Instructions to follow:
Check every line in the records below for the word "this" and report how many have it, nothing more.

========

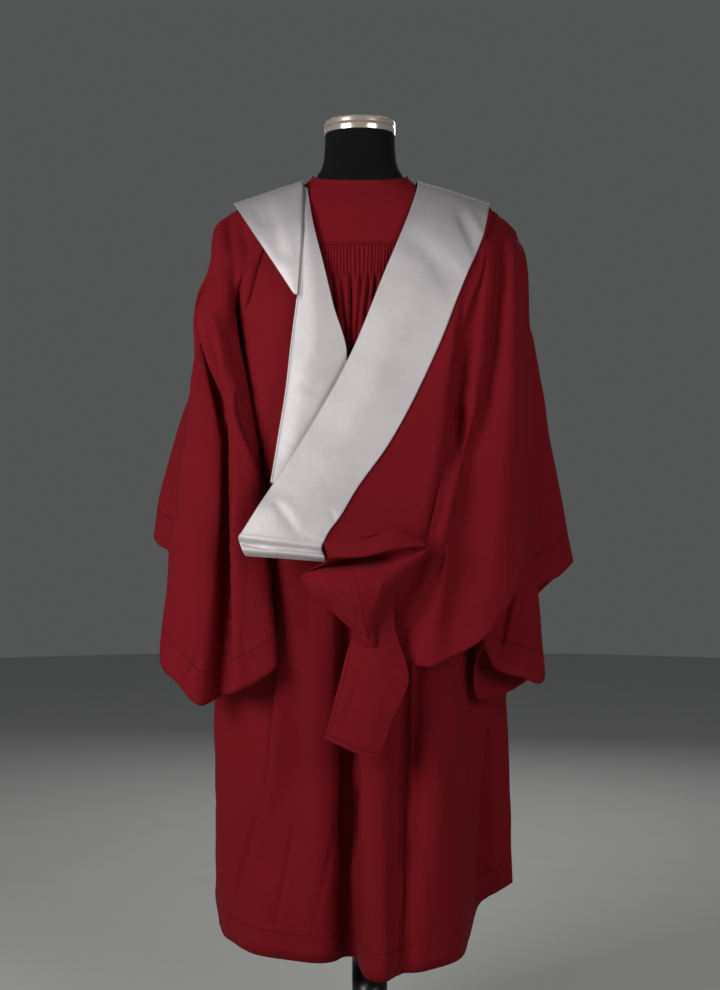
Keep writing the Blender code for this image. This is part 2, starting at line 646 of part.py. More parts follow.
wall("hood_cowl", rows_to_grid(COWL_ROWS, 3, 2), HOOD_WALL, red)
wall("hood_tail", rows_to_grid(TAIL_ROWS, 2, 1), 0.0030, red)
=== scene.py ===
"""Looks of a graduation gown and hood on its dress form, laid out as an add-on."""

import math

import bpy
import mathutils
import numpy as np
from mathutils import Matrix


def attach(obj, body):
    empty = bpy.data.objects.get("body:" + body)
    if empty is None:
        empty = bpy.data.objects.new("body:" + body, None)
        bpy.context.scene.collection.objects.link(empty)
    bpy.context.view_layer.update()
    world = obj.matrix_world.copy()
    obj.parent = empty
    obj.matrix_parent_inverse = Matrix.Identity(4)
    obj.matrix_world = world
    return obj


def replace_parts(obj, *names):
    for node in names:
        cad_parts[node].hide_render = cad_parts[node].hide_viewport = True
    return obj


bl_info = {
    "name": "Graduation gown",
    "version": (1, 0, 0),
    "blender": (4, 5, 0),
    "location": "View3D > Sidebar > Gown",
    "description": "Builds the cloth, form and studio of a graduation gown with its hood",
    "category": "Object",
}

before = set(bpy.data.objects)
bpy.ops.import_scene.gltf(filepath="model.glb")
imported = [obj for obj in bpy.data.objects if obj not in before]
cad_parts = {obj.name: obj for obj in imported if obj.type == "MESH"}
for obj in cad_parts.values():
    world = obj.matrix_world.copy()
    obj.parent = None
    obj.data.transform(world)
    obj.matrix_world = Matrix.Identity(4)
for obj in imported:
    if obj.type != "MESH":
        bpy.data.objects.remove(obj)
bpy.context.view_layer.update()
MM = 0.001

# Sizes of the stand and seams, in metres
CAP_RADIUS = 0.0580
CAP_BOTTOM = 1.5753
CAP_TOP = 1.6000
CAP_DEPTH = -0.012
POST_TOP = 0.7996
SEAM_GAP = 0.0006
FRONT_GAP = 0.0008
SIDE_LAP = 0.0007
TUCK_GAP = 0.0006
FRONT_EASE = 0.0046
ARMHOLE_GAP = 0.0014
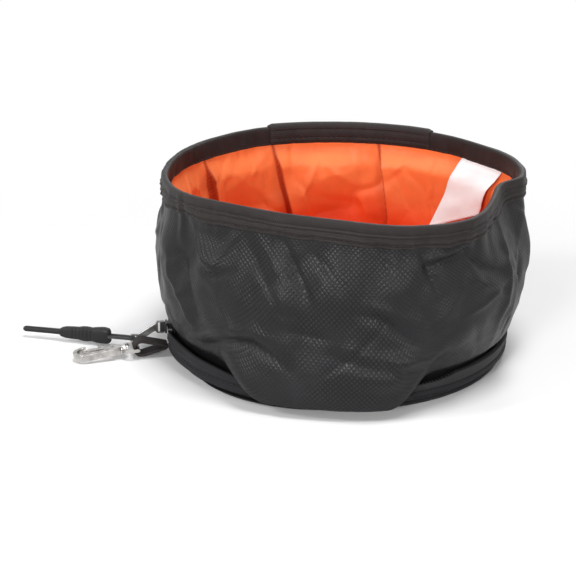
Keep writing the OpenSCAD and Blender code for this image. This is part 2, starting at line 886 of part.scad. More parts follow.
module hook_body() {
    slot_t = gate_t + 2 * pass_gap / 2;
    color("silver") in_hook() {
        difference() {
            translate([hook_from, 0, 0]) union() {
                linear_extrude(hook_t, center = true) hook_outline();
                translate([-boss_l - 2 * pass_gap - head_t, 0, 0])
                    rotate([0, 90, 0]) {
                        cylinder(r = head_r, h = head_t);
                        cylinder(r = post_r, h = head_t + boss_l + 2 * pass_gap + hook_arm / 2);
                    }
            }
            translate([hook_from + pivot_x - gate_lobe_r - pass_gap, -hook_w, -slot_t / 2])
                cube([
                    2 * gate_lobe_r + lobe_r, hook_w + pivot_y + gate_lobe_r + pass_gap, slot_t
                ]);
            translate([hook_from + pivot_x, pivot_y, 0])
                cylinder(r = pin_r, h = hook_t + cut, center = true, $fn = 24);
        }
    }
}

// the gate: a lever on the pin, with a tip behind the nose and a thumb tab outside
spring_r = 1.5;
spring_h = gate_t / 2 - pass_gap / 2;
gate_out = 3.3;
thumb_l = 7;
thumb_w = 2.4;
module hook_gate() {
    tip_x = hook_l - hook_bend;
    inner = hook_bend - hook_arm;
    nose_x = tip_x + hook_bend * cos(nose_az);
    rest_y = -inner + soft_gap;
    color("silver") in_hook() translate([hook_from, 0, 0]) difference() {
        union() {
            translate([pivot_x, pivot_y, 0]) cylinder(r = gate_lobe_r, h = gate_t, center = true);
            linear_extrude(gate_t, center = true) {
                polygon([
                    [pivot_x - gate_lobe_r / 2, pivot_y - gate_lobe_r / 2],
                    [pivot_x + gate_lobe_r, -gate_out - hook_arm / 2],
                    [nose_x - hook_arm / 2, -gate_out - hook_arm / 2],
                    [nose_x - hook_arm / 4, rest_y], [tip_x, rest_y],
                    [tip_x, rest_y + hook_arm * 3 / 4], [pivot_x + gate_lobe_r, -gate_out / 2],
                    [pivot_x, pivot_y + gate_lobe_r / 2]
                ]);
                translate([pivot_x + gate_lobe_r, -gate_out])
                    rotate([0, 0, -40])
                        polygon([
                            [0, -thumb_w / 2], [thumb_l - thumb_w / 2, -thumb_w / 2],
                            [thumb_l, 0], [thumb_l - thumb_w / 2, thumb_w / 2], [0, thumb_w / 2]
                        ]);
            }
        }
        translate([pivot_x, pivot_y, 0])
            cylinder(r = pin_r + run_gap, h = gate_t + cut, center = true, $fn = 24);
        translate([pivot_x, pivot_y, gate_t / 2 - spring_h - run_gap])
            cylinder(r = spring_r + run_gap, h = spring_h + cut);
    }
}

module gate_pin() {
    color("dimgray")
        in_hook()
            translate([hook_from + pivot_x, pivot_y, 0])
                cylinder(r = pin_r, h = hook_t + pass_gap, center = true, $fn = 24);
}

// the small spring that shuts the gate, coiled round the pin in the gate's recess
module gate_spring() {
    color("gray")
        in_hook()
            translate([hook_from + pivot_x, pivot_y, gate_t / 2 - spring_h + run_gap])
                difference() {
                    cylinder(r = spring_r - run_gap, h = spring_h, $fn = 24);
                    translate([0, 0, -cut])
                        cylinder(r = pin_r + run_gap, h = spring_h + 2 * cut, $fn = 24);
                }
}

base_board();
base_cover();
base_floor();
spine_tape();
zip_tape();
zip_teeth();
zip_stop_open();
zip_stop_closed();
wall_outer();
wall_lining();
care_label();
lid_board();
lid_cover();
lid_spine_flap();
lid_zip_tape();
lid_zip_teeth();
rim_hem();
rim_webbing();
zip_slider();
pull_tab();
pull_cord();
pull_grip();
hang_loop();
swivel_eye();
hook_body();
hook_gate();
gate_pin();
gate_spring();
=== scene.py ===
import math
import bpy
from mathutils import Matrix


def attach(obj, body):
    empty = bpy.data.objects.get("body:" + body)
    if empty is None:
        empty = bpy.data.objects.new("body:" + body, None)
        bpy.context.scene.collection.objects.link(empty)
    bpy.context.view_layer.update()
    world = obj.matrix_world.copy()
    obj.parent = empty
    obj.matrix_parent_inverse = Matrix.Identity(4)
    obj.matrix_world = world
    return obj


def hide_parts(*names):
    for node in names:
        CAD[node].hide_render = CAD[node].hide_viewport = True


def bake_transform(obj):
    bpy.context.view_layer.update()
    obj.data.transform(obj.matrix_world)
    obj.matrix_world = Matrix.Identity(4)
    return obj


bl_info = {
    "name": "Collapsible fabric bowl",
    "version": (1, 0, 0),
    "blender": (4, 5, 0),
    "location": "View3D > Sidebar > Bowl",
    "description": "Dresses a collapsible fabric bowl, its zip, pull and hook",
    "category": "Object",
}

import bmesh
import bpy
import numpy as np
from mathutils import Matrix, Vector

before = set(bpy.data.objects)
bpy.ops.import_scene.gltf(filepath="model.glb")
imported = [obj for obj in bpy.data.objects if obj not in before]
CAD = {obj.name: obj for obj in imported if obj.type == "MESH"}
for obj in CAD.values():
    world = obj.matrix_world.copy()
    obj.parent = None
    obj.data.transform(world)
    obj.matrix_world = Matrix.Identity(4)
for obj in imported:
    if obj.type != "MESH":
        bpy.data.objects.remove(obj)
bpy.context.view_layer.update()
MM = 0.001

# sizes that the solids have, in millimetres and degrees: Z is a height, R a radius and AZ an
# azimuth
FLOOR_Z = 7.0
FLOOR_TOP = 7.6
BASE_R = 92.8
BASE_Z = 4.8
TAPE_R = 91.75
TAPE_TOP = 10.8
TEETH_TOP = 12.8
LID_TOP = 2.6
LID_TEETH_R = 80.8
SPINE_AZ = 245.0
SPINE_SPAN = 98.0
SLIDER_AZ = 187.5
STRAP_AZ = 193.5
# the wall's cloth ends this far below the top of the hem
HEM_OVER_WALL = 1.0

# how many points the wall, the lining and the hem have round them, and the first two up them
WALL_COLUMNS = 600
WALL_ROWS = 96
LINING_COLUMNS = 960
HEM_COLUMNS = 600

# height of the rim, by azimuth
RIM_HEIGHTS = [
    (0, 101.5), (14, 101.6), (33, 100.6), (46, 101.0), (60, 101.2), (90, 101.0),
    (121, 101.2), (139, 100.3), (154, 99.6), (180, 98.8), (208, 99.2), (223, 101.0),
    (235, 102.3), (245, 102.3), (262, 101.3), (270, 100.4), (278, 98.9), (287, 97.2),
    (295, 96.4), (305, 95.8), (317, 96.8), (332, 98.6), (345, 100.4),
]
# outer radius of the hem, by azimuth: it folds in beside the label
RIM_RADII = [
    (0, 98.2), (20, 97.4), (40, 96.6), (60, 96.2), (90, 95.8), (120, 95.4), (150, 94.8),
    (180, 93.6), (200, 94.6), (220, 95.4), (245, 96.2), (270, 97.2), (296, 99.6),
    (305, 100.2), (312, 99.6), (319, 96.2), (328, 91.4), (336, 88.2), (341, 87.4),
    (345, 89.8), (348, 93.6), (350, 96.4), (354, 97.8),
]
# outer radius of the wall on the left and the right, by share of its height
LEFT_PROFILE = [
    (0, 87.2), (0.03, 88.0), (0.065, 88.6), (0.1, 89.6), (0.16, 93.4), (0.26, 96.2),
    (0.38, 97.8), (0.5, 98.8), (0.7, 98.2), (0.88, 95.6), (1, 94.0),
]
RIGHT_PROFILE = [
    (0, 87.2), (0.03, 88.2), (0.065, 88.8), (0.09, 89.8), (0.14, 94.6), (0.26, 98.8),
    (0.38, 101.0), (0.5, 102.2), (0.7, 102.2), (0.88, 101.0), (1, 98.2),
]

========

The solution:
3